Senate Bill 450, sponsored by Neal, was opposed by the city, but passed by the Legislature last week. It seeks $20 million from NLV and $10 million from the state to make the remaining homeowners in Windsor Park whole by relocating them to new properties. The bill is awaiting Gov. Joe Lombardo’s signature.

“I think the government has a lot of exposure prior to this legislation and some of the language in the legislation reads to me like the government thinks they’re doing these people a favor, but I think that’s a misnomer,” says Autumn Waters, a Las Vegas attorney who specializes in eminent domain. “There’s exposure here that the government needs to fix.”

Neal’s bill declares “it is illegal to sell any home in Windsor Park, or for a listing agent, or realtor to list these properties for sale, effective upon passage and approval.”

“That’s a taking,” says Waters, referring to the seizure of private land by a government, even with compensation in the form of a replacement home. “This has been going on so long. I can see a pretty reasonable argument for interest that runs for a long period of time.”

Waters says North Las Vegas, by failing to condemn the homes decades ago when they began to sink, has compounded its liability. “The owners could claim not-insignificant damages.”

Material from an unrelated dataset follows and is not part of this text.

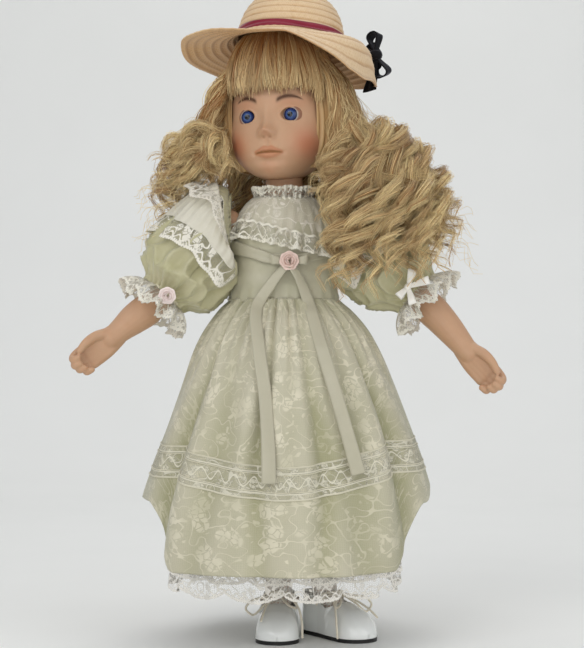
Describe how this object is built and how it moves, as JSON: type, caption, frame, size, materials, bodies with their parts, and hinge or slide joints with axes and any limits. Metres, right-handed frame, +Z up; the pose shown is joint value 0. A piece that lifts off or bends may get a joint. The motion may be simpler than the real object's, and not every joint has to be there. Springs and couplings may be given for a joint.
{
  "type": "porcelain doll",
  "caption": "Dressed doll with a porcelain head and limbs on a cloth body, in a lace-covered dress, straw hat, socks and tie shoes, with a turning neck and posable arms and legs",
  "frame": {"origin": "On the floor, midway between the front and back of the body and on the axis the head turns about", "axes": "+Z up, the doll faces -Y, +X is the doll's left"},
  "size_m": [0.265, 0.1834, 0.4238],
  "materials": {
    "bisque": "matt painted bisque",
    "bisque_plain": "matt unglazed bisque",
    "card": "rough",
    "net": "stretch net",
    "hair": "satin fibre",
    "eye_glass": "polished",
    "plaster": "rough",
    "steel": "bright drawn wire",
    "straw": "plaited straw",
    "wine_ribbon": "satin",
    "black_velvet": "velvet",
    "body_cloth": "plain cotton",
    "fibre": "fibre filling",
    "mint_satin": "satin",
    "mint_lace": "floral lace",
    "white_lace": "lace",
    "ivory_satin": "satin",
    "pink_satin": "satin",
    "white_cotton": "plain cotton",
    "shoe_white": "glossy coated leatherette",
    "sole_black": "matt",
    "eyelet_brass": "aged",
    "lace_cord": "cotton cord"
  },
  "bodies": {
    "torso": {"shoulder_plate": "bisque_plain", "shoulder_wire": "steel", "torso_cover": "body_cloth", "torso_stuffing": "fibre", "bodice": "mint_satin", "collar_lace": "white_lace", "neck_lace": "white_lace", "waist_ribbon": "ivory_satin", "ribbon_rose": "pink_satin", "ribbon_tails": "ivory_satin", "skirt_satin": "mint_satin", "skirt_lace": "mint_lace", "skirt_band": "white_lace", "petticoat": "white_cotton", "petticoat_lace": "white_lace", "dress_snaps": "steel", "hair_back": "hair", "hair_left": "hair", "hair_right": "hair"},
    "head": {"head": "bisque", "crown_pate": "card", "wig_cap": "net", "wig_crown": "hair", "right_eye": "eye_glass", "left_eye": "eye_glass", "eye_plaster": "plaster", "neck_bolt": "steel", "neck_spring": "steel", "neck_nut": "steel"},
    "hat": {"straw_hat": "straw", "hat_band": "wine_ribbon", "hat_bow": "black_velvet"},
    "right_upper_arm": {"right_upper_arm": "body_cloth", "right_arm_wire": "steel", "right_sleeve": "mint_satin", "right_cuff_lace": "white_lace", "right_cuff_bow": "ivory_satin", "right_flounce": "white_lace"},
    "right_forearm": {"right_forearm": "bisque"},
    "right_leg": {"right_thigh": "body_cloth", "right_lower_leg": "bisque_plain", "right_sock": "white_lace", "right_shoe_upper": "shoe_white", "right_shoe_sole": "sole_black", "right_shoe_eyelets": "eyelet_brass", "right_shoe_lace": "lace_cord"},
    "left_upper_arm": {"left_upper_arm": "body_cloth", "left_arm_wire": "steel", "left_sleeve": "mint_satin", "left_cuff_lace": "white_lace", "left_cuff_bow": "ivory_satin", "left_flounce": "white_lace"},
    "left_forearm": {"left_forearm": "bisque"},
    "left_leg": {"left_thigh": "body_cloth", "left_lower_leg": "bisque_plain", "left_sock": "white_lace", "left_shoe_upper": "shoe_white", "left_shoe_sole": "sole_black", "left_shoe_eyelets": "eyelet_brass", "left_shoe_lace": "lace_cord"}
  },
  "joints": [
    {"name": "neck_turn", "type": "hinge", "parent": "torso", "child": "head", "pos_m": [0, 0, 0.298], "axis": [0, 0, 1], "range_deg": [-35, 60]},
    {"name": "hat_lift", "type": "slide", "parent": "head", "child": "hat", "axis": [0, 0.1564, 0.9877], "range_m": [0, 0.1]},
    {"name": "right_shoulder", "type": "hinge", "parent": "torso", "child": "right_upper_arm", "pos_m": [-0.036, 0, 0.272], "axis": [0, 1, 0], "range_deg": [-8, 45], "deforming": ["right_sleeve", "right_flounce"]},
    {"name": "left_shoulder", "type": "hinge", "parent": "torso", "child": "left_upper_arm", "pos_m": [0.036, 0, 0.272], "axis": [0, -1, 0], "range_deg": [-8, 26], "deforming": ["left_sleeve", "left_flounce"]},
    {"name": "right_elbow", "type": "hinge", "parent": "right_upper_arm", "child": "right_forearm", "pos_m": [-0.081, -0.012, 0.221], "axis": [-0.636, 0, 0.7717], "range_deg": [-10, 25]},
    {"name": "left_elbow", "type": "hinge", "parent": "left_upper_arm", "child": "left_forearm", "pos_m": [0.089, -0.012, 0.223], "axis": [-0.7682, 0, -0.6402], "range_deg": [-10, 25]},
    {"name": "right_hip", "type": "hinge", "parent": "torso", "child": "right_leg", "pos_m": [-0.015, 0, 0.186], "axis": [1, 0, 0], "range_deg": [-10, 12]},
    {"name": "left_hip", "type": "hinge", "parent": "torso", "child": "left_leg", "pos_m": [0.015, 0, 0.186], "axis": [1, 0, 0], "range_deg": [-10, 12]}
  ]
}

If the bill is signed, Waters says the government should be given “a reasonable amount of time to move forward with filing an eminent domain action and appropriately handling this. Otherwise, they could be subject to both inverse claims and pre-foundation damages.”

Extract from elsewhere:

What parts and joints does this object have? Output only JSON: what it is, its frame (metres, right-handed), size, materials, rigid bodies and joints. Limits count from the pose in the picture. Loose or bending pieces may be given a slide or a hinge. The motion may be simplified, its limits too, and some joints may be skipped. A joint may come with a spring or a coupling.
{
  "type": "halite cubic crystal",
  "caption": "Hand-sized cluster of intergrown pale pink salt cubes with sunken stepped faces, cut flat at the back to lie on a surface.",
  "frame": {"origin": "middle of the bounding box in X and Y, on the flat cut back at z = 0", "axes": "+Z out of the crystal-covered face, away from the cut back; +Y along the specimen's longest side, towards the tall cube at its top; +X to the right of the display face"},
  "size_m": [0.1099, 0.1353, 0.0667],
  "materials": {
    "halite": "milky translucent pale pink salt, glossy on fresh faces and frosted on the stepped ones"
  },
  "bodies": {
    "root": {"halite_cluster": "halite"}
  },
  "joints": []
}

She says a provision of the bill that prohibits the Windsor Park homeowners from selling their replacement homes for five years “is a restriction on fee ownership the government doesn’t have. They need to be moving forward expeditiously to get these people justly compensated.”

Neal says the public policy goal of the restriction on selling the replacement homes is to “limit selling it after we build the house.” She says restitution for original residents will pay for taxes and home insurance. “I want to make sure the families are stable. I have realtors contacting me now trying to flip existing Windsor properties, thinking they will cash in on an existing home through the government.”

Sonnier, a single mother who purchased her house at the height of the 2021 buying frenzy, says at no stage of the process was she informed the neighborhood is sinking.

“I was not made aware of any soil issues,” she says. Documents indicate she waived a soil and structural inspection, but Sonnier counters she was never given the opportunity to waive inspections.

Her broker, Greg Deville, says he’s sold real estate for 22 years in Southern Nevada, but was unaware of the sinking neighborhood until he saw recent news reports. “I just heard something recently. I never sold over there. I would think North Las Vegas would have an obligation to tag that.”

Deville says even if an agent has reservations about a property, it’s not their place to comment.

“Our job is to unlock the door,” he said. “I learned in real estate school that my opinion doesn’t matter.”

The seller’s agent, Dolly Hulet, said during a phone interview she was unaware the neighborhood was sinking and her client never disclosed it.

“It was an investment property,” she said. “He never lived there, so he wouldn’t know.”

Vance Randall, who appraised the property, said he knew nothing of the sinking homes. “Unless someone brought that to my attention or if it was easily found through public records, I would have no idea because that’s not something that would typically just show up.”

His appraisal notes no adverse conditions.

“The property appears to be in average condition for the neighborhood,” he wrote.